Addressing the Data Diversity Gap With Uniquely Generated Synthetic Vıdeos for Real-World Human Action Recognition
Özet
Recognition of human actions using machine learning requires substantial datasets to develop robust models. However, obtaining such real-world data is challenging because it is a costly and time-consuming process. In addition, existing datasets mostly contain indoor videos due to the issues in capturing pose data outdoors. Synthetic data have been employed to overcome these difficulties, yet the currently available synthetic data lack both photorealism and diversity in their features.
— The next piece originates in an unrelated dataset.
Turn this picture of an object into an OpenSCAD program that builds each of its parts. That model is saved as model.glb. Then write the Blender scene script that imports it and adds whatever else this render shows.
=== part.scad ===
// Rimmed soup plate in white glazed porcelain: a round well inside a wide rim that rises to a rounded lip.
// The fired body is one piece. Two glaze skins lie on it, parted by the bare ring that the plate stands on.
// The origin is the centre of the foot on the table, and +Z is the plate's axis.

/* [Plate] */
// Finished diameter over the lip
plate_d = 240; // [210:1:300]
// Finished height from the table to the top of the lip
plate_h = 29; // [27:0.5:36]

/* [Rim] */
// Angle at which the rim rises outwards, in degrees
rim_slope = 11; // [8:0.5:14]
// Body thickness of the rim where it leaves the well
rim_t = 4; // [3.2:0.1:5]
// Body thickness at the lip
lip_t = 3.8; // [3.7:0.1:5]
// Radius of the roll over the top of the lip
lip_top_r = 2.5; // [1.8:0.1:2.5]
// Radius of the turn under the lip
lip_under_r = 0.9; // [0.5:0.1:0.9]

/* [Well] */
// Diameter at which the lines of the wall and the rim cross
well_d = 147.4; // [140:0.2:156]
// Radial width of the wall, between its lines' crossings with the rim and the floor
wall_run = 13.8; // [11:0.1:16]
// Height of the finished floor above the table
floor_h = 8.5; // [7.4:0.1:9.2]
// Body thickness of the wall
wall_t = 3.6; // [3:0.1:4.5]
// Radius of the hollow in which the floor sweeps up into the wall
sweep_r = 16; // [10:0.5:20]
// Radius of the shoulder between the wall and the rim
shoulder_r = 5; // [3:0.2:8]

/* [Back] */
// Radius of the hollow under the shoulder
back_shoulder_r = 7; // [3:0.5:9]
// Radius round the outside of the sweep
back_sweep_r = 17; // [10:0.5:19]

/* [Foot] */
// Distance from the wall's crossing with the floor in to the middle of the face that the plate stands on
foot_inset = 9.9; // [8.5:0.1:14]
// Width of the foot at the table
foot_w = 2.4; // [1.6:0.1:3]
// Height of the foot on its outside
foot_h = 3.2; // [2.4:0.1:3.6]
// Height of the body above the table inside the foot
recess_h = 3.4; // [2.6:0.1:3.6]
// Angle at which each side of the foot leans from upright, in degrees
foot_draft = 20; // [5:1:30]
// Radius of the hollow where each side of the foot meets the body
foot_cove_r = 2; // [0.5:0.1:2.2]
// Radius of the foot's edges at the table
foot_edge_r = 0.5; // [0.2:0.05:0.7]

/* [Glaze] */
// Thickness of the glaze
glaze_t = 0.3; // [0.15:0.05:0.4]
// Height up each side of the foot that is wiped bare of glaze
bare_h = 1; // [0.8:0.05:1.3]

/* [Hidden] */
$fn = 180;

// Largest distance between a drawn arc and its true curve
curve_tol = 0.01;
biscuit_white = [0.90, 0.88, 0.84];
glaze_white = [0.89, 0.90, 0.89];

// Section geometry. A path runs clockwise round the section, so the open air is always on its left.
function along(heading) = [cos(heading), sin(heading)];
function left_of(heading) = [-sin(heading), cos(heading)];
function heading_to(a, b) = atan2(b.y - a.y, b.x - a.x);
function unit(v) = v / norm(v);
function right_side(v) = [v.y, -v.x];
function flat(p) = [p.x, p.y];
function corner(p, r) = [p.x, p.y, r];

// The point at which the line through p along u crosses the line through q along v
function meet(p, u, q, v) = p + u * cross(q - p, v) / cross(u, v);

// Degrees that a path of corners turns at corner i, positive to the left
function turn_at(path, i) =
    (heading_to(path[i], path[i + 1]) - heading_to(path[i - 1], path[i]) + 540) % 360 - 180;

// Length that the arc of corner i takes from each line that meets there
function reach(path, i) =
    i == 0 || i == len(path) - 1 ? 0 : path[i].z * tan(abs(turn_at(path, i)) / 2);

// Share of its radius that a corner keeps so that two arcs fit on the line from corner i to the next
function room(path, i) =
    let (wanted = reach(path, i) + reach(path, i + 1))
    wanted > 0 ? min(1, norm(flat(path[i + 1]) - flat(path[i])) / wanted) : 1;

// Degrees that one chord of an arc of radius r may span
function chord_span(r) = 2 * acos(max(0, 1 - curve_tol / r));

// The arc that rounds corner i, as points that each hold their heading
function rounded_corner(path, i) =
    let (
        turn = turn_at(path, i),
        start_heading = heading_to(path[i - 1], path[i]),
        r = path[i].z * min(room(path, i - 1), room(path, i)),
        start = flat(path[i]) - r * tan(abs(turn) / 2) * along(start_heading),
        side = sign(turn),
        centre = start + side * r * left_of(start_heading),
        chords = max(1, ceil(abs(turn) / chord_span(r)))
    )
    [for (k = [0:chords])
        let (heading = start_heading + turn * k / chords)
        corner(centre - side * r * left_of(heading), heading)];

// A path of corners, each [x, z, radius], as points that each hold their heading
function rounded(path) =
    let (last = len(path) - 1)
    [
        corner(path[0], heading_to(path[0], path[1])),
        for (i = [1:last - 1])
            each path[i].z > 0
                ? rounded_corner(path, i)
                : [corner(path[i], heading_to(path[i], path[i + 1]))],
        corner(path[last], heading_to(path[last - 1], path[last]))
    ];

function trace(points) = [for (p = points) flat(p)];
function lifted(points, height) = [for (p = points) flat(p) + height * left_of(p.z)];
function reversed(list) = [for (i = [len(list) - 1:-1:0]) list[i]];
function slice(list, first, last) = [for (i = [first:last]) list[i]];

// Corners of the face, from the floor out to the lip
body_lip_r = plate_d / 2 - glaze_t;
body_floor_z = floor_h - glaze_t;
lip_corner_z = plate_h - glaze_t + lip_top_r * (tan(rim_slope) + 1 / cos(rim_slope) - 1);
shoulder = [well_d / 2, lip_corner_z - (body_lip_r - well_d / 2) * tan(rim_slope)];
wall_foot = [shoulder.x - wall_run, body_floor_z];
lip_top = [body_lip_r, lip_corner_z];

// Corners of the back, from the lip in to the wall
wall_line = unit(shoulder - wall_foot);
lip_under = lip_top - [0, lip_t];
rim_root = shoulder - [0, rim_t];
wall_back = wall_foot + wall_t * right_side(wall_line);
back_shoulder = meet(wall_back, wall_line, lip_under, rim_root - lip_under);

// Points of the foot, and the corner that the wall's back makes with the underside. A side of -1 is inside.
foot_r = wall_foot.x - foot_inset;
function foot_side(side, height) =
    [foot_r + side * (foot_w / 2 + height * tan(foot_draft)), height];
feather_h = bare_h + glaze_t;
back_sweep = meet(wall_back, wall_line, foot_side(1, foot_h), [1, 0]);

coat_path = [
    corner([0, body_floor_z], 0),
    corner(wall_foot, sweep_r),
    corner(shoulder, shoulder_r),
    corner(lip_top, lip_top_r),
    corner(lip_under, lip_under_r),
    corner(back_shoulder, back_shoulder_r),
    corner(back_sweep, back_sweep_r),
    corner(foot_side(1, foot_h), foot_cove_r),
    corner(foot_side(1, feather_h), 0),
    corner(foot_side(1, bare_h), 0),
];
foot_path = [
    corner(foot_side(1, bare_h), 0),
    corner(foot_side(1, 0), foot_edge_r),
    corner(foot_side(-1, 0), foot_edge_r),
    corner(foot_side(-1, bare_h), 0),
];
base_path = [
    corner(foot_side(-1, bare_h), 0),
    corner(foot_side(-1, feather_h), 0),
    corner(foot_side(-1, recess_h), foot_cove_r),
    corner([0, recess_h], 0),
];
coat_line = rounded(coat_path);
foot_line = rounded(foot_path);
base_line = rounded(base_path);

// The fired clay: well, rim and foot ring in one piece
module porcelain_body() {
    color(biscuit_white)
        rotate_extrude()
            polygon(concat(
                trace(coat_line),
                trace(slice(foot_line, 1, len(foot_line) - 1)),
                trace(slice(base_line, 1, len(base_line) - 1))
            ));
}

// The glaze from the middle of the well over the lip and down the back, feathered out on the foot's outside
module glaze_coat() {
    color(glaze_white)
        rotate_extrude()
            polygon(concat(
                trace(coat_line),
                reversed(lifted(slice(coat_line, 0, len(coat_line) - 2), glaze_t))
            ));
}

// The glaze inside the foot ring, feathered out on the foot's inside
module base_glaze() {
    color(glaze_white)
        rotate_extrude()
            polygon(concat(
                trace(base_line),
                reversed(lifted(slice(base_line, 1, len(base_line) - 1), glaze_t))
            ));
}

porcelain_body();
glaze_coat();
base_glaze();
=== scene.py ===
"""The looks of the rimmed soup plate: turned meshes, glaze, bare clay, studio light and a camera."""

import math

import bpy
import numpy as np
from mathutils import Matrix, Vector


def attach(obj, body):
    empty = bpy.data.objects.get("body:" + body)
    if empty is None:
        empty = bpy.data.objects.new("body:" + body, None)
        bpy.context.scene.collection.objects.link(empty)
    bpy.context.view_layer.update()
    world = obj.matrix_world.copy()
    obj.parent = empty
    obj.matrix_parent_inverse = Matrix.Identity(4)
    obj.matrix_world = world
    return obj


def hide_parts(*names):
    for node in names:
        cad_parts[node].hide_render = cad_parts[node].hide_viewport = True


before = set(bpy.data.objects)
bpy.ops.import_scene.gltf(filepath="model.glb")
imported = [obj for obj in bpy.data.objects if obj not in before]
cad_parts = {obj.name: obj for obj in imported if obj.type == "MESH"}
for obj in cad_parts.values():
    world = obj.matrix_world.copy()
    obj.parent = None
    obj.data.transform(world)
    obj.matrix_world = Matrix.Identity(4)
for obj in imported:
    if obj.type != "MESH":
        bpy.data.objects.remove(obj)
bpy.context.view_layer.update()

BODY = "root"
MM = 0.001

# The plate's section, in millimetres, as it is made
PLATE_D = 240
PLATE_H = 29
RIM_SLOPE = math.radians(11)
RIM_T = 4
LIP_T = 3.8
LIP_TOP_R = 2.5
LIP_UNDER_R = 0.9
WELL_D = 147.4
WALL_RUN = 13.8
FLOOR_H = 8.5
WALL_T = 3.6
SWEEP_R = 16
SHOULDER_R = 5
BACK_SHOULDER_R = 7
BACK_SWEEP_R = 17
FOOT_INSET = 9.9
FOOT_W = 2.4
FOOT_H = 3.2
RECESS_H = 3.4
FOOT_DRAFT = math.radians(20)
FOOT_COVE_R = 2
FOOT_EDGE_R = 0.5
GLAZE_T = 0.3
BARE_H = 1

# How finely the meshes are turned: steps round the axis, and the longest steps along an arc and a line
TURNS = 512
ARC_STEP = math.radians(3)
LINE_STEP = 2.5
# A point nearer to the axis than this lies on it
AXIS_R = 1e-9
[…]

In this paper, we present the NOVAction engine for generating photorealistic synthetic human action sequences captured from diverse viewpoints to improve action recognition performance. We use NOVAction to create the NOVAction23 dataset comprising 25,415 human action sequences (available at \url{https://graphics.cs.hacettepe.edu.tr/NOVAction}). In NOVAction23, the performed motions and the viewpoints are varied on the fly through procedural generation, so that, for a given animation class, each generated sequence features a unique motion acted by one of the 1,105 synthetic humans captured from a unique viewpoint. We evaluate NOVAction23 by training three state-of-the-art recognizers on it, in addition to the NTU 120 dataset. Our results are further validated through real-world videos from YouTube. The findings confirm that the NOVAction23 dataset can enhance the performance of state-of-the-art video classification for human action recognition.